The ODM-validation library provides an easy way of checking that your data is ODM-compliant by validating it against a rule-based schema.

Installation

The first step is to install the package. You can find instructions here.

Code setup

# stdlib
from os.path import join  # for constructing file paths

# odm-validation
import odm_validation.utils as utils
from odm_validation.part_tables import ODM_VERSION_STR
from odm_validation.validation import generate_validation_schema, validate_data

# our asset directory
ASSET_DIR = "../../assets/"

Validation

To run the validation you will need your own dataset as a CSV file, and a validation schema specific to the version of the ODM you’re using.

In this example we’ll validate a table of samples with the default schema. The validate_data can take multiple tables at once, so we include our sample table in a Python dictionary with the table name as the key.

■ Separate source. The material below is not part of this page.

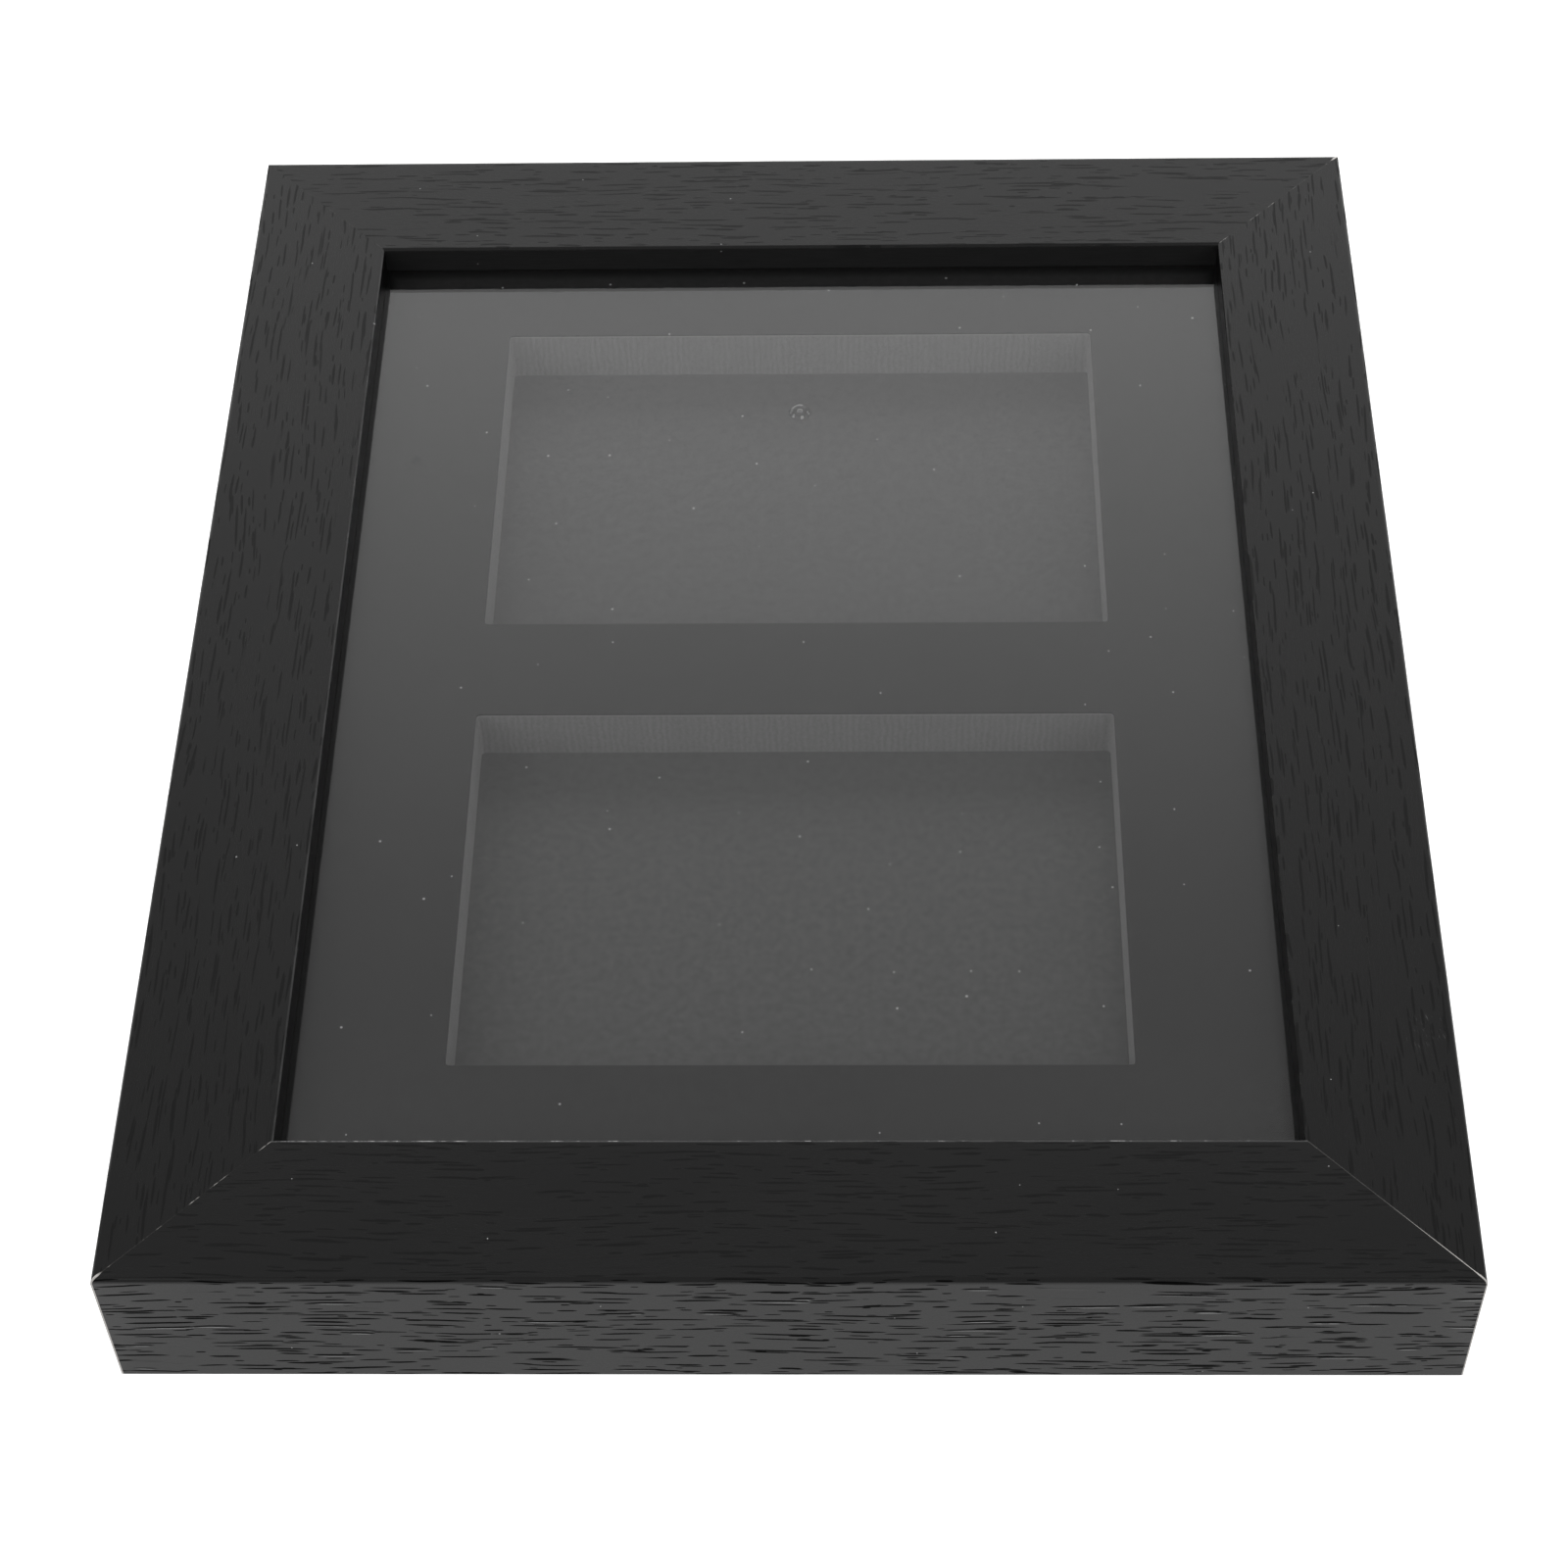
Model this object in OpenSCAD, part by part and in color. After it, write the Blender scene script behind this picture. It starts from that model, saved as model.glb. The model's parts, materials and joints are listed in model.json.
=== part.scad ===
// Shadow box: a deep mitred frame with a clear front, a thick black mat cut with two
// windows, and a rigid back that bendable steel tabs hold in the frame's rebate.
// X runs across the frame, Y up the frame and Z from the wall side to the viewer.
// The origin is the middle of the plane that the backs of the rails rest on.

/* [Frame] */
// Width over the rails
frame_w = 254; // [230:1:320]
// Height over the rails
frame_h = 304.8; // [290:0.1:400]
// Depth from the backs of the rails to their faces
frame_d = 35; // [35:0.5:50]
// Width of a rail's face
rail_w = 30.5; // [28:0.5:38]
// Thickness of the lip in front of the glazing
lip_t = 6.5; // [4:0.5:7]
// How far the lip reaches over the rebate
lip_reach = 5.7; // [4:0.1:8]
// Radius of the front outer edges
front_edge_r = 1; // [0.4:0.1:2]
// Radius of the lip's front edges
lip_edge_r = 0.7; // [0.3:0.1:1.5]
// Radius of the back outer edges
back_edge_r = 0.5; // [0.3:0.1:1]

/* [Layers] */
// Thickness of the clear glazing
glazing_t = 1; // [1:0.1:1.5]
// Air between the glazing and the mat
air_gap = 0.1; // [0.1:0.1:0.3]
// Thickness of the black sheet on the mat's face
mat_face_t = 0.4; // [0.3:0.1:0.8]
// Thickness of the mat's foam core
mat_core_t = 12.4; // [8:0.1:12.7]
// Thickness of the black sheet that lines the back
lining_t = 0.4; // [0.3:0.1:0.8]
// Thickness of the back panel
panel_t = 3; // [2.5:0.1:3.3]
// Gap all round between the layers and the rebate
layer_gap = 0.6; // [0.3:0.1:1.5]

/* [Windows] */
// Width of a window in the mat
window_w = 133; // [80:1:145]
// Height of a window in the mat
window_h = 88; // [50:1:90]
// Height of mat between the two windows
window_gap = 25; // [10:1:30]
// Radius of a window's corners
window_r = 0.8; // [0.5:0.1:6]

/* [Retaining tabs] */
// Width of a tab
tab_w = 6; // [4:0.5:8]
// Thickness of a tab's spring steel
tab_t = 0.4; // [0.3:0.1:0.6]
// Length of tab that stands out of the rail
tab_out = 10; // [7:0.5:10]
// Length of tab that is driven into the rail
tab_in = 7; // [4:0.5:10]
// Distance of a tab from the middle of a top or bottom rail
tab_at_x = 52; // [30:1:70]
// Distance of a tab from the middle of a side rail
tab_at_y = 68; // [30:1:90]

/* [Hanger] */
// Distance of the hanger's rivet below the top edge of the back panel
rivet_drop = 39; // [36:0.5:50]
// Distance of the ring's bar above the rivet
bar_rise = 12.5; // [12.5:0.5:14]
// Diameter of the ring's wire
wire_d = 1.6; // [1.2:0.1:1.6]
// Height of the ring between the middles of its wire
ring_h = 8; // [7:0.1:8]
// Width of the strap
strap_w = 8; // [7.6:0.1:9]
// Thickness of the strap
strap_t = 0.6; // [0.4:0.1:0.6]
// Outside diameter of the rivet's tube
rivet_d = 3.2; // [2.8:0.1:3.6]
// Outside diameter of the rivet's head
rivet_head_d = 6; // [5:0.1:6.4]
// Outside diameter of the rivet's rolled end
rivet_roll_d = 5; // [4.8:0.1:6]

/* [Corner nails] */
// Length of each wing of a V-nail
nail_wing = 6; // [4:0.5:6]
// Thickness of a V-nail
nail_t = 0.6; // [0.4:0.1:0.8]
// Height of a V-nail
nail_h = 10; // [7:0.5:15]
// Distance of the outer nail from the outer sides of the rails
nail_outer_at = 8; // [6:0.5:9]
// Distance of the inner nail from the outer sides of the rails
nail_inner_at = 16.5; // [15:0.5:17]

/* [Hidden] */
$fn = 64;

// The rails are numbered by quarter turns from the bottom one
BOTTOM = 0;
RIGHT = 1;
TOP = 2;
LEFT = 3;

// Overshoot of a cut past the surface that it opens
past = 1;
rail_colour = [0.10, 0.10, 0.10];
steel_colour = [0.72, 0.72, 0.70];

// Heights of the layers' back faces, from the glazing backwards
glazing_z = frame_d - lip_t - glazing_t;
mat_face_z = glazing_z - air_gap - mat_face_t;
mat_core_z = mat_face_z - mat_core_t;
lining_z = mat_core_z - lining_t;
panel_z = lining_z - panel_t;

// Width of the part of a rail behind the lip
leg_w = rail_w - lip_reach;
layer_w = frame_w - 2 * (leg_w + layer_gap);
layer_h = frame_h - 2 * (leg_w + layer_gap);

// Clearance between a tab and what it holds or is bent away from
tab_gap = 0.3;
tab_axis_z = panel_z - tab_gap - tab_t / 2;
tab_axis_from_wall = tab_gap + tab_t / 2;

// Depth of a V-nail's foot below the back of a rail
nail_sunk = 0.2;

// The hanger, from its rivet up to the bar of its ring
rivet_y = layer_h / 2 - rivet_drop;
bar_y = rivet_y + bar_rise;
bar_gap = 0.07;
eye_inner_r = wire_d / 2 + bar_gap;
eye_outer_r = eye_inner_r + strap_t;
// The eye's roll stands this much clear of the plane of the strap's inner face
eye_relief = 0.03;
bar_z = panel_z - eye_outer_r + eye_relief;
ring_corner_r = 1.6;
ring_bow_r = ring_h - ring_corner_r;
bar_half = ring_bow_r - ring_corner_r;
rivet_gap = 0.05;
rivet_wall = 0.45;
rivet_head_t = 1;

// Length of a rail along its outer side
function rail_length(side) = side % 2 == 0 ? frame_w : frame_h;

// Distance of a rail's outer side from the middle of the frame
function side_distance(side) = side % 2 == 0 ? frame_h / 2 : frame_w / 2;

// Distance of a rail's tabs from the middle of the rail
function tab_at(side) = side % 2 == 0 ? tab_at_x : tab_at_y;

// Puts what is drawn for a bottom rail, with its outer side on Y = 0, on any side
module on_side(side) {
    rotate([0, 0, 90 * side])
        translate([0, -side_distance(side), 0])
            children();
}

// The sliver that rounding a square corner at the origin takes away
module corner_sliver(radius) {
    difference() {
        translate([-past, -past])
            square(radius + past);
        translate([radius, radius])
            circle(radius);
        translate([radius, -2 * past])
            square(radius + 2 * past);
        translate([-2 * past, radius])
            square(radius + 2 * past);
    }
}

// Section through a rail: X inwards from its outer side, Y from its back to its face
module rail_section() {
    difference() {
        union() {
            square([leg_w, frame_d]);
            translate([0, frame_d - lip_t])
                square([rail_w, lip_t]);
        }
        corner_sliver(back_edge_r);
        translate([0, frame_d])
            mirror([0, 1])
                corner_sliver(front_edge_r);
        translate([rail_w, frame_d])
            rotate(180)
                corner_sliver(lip_edge_r);
    }
}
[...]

We are validating the samples table in this example.

schema_name = f"schema-v{ODM_VERSION_STR}.yml"
schema_path = join(ASSET_DIR, join("validation-schemas", schema_name))
schema = utils.import_schema(schema_path)
samples = utils.import_dataset("samples.csv")
data = {"samples": samples}
report = validate_data(schema, data)
print("number of errors: ", 0 if report.valid() else len(report.errors))
number of errors:  5

Our sample dataset has been validated successfully with no errors.

Now let’s see what happens when validating invalid data. We’ll use the same schema, but replace the previous dataset with an invalid one.

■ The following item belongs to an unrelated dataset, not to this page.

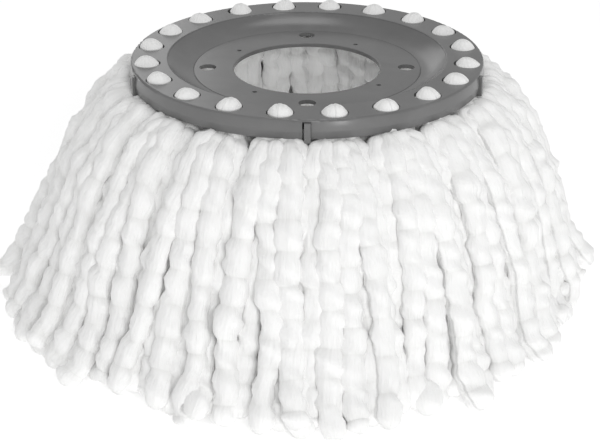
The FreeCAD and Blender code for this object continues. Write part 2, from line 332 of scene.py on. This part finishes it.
def sway(shares, phase, size, wave):
    """How far a strand swings to and fro along its length, in millimetres."""
    return size * np.sin(wave * shares + phase)


def lay_strand(angle, layer, across, reach, lean, spread):
    """Points of one strand before it meets its neighbours, in millimetres."""
    shares = np.linspace(0, seeded.uniform(*STRAND_LENGTHS), STEP_COUNT)
    fall = [np.array(points, float) for points in (OUTER_FALL, INNER_FALL)]
    ends = [along(points, shares) for points in fall]
    line = ends[0] * (1 - layer) + ends[1] * layer
    out, up = hinge_radius + line[:, 0], hinge_level + line[:, 1]
    loose = shares ** LOOSENING * (1 - INNER_CALM * layer)
    phase = seeded.uniform(0, 2 * math.pi, 3)
    out += loose * (sway(shares, phase[0], *SWAY_OUT) + seeded.normal(0, SHIFT_OUT))
    out += reach * shares ** 2
    foot = np.clip(shares * FOOT_PARTS - (FOOT_PARTS - 1), 0, 1)
    out += seeded.uniform(-0.5, 1) * FOOT_SLIDE * foot ** 2
    half_width = out * math.tan(pitch / 2)
    open_out = np.interp(shares, *zip(*OPEN_OUT))
    gathered = GATHERED if layer == 0 else DEEPER_GATHERED
    tightness = np.interp(shares, [GATHERED_UNTIL, SPREAD_FROM], [gathered, spread])
    widening = (half_width * tightness - NECK_HALF_WIDTH) * open_out
    side = across * (NECK_HALF_WIDTH + widening)
    side += lean * shares ** 1.5 + seeded.normal(0, SHIFT_ASIDE) * shares ** 2
    side += loose * sum(sway(shares, start, *wave)
                        for start, wave in zip(phase[1:], SWAYS_ASIDE))
    return on_head(angle, out, side, up)


def lay_bundle(angle, reach):
    """All the strands of one bundle, which lean and spread together."""
    lean, spread = seeded.normal(0, BUNDLE_LEAN), seeded.uniform(*BUNDLE_SPREADS)
    return [lay_strand(
        angle, layer, across + seeded.normal(0, ROW_SHIFT), reach, lean, spread)
        for layer, across in rows]


rows = [(layer, across) for layer, row in zip(LAYERS, ACROSS) for across in row]
laid = np.array([lay_bundle(*bundle) for bundle in zip(bundle_angles, BUNDLE_REACH)])
step_shares = np.linspace(0, 1, STEP_COUNT)
radii = np.interp(step_shares, *zip(*THICKNESS))
print("laid", laid.shape[0] * laid.shape[1], "strands of", STEP_COUNT, "steps")

# %% [markdown]
# ## Let the strands push each other apart
# Real strands press against each other, rest on the floor and lean on the skirt. Cloth is
# the wrong tool for thick strands, so this is a small strand simulation: each step is a
# soft ball, balls of different strands push apart where they overlap, and each strand stays
# smooth and near the place it was laid. The balls are smaller than the strands, so beads
# that touch press into each other a little, as soft ones do. An outer strand has to stay
# inside its own bundle's sector: well inside it under the skirt, and less so at its foot.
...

samples = utils.import_dataset("samples-invalid.csv")
data = {"samples": samples}
report = validate_data(schema, data)

The validation report contains a list of errors from all instances of broken rules. Each error is a dictionary with information of what went wrong and where. The message-field has a human-readable summary.

assert not report.valid()
for e in report.errors:
    print("- " + e["message"])
- missing_mandatory_column rule violated in table samples, column collDT: Missing mandatory column collDT
- missing_mandatory_column rule violated in table samples, column collNumPer: Missing mandatory column collNumPer
- invalid_type rule violated in table samples, column collPer, row(s) 1: Value "asd" has type string which is incompatible with float
- missing_mandatory_column rule violated in table samples, column collType: Missing mandatory column collType
- missing_mandatory_column rule violated in table samples, column sampleID: Missing mandatory column sampleID

The error message starts with the name of the rule that has been broken, followed by the table name, field name, and row number. The actual format of the message varies from rule to rule, but the general idea is the same.

To find out the requirements for each rule, you can read the specifications in the validation-rules directory.

Versioning

ODM version information is an important part of the validation report. Consecutive validations by different people may give different results depending on their validation-package version, schema version, etc. This may be avoided by looking at the versions included in the report. If two reports from the same data have differing versions, then the errors reported may differ too.

The package version is set automatically, but the schema and data versions should be specified. The latest version is used by default when not specified.

print(report.package_version)
print(report.schema_version)
print(report.data_version)
0.5.0
2.0.0
2.0.0

Schema generation

You can generate your own validation schema from a CSV file of the parts table, using the generate_validation_schema function. The version parameter determines which version of the ODM the schema will be compatible with.

version = ODM_VERSION_STR
parts_file = join(ASSET_DIR, f"dictionary/v{version}/parts.csv")
parts = utils.import_dataset(parts_file)
schema = generate_validation_schema(parts, schema_version=version)

The resulting schema can also be exported to a YAML file for future use.

utils.export_schema(schema, "my_schema.yml")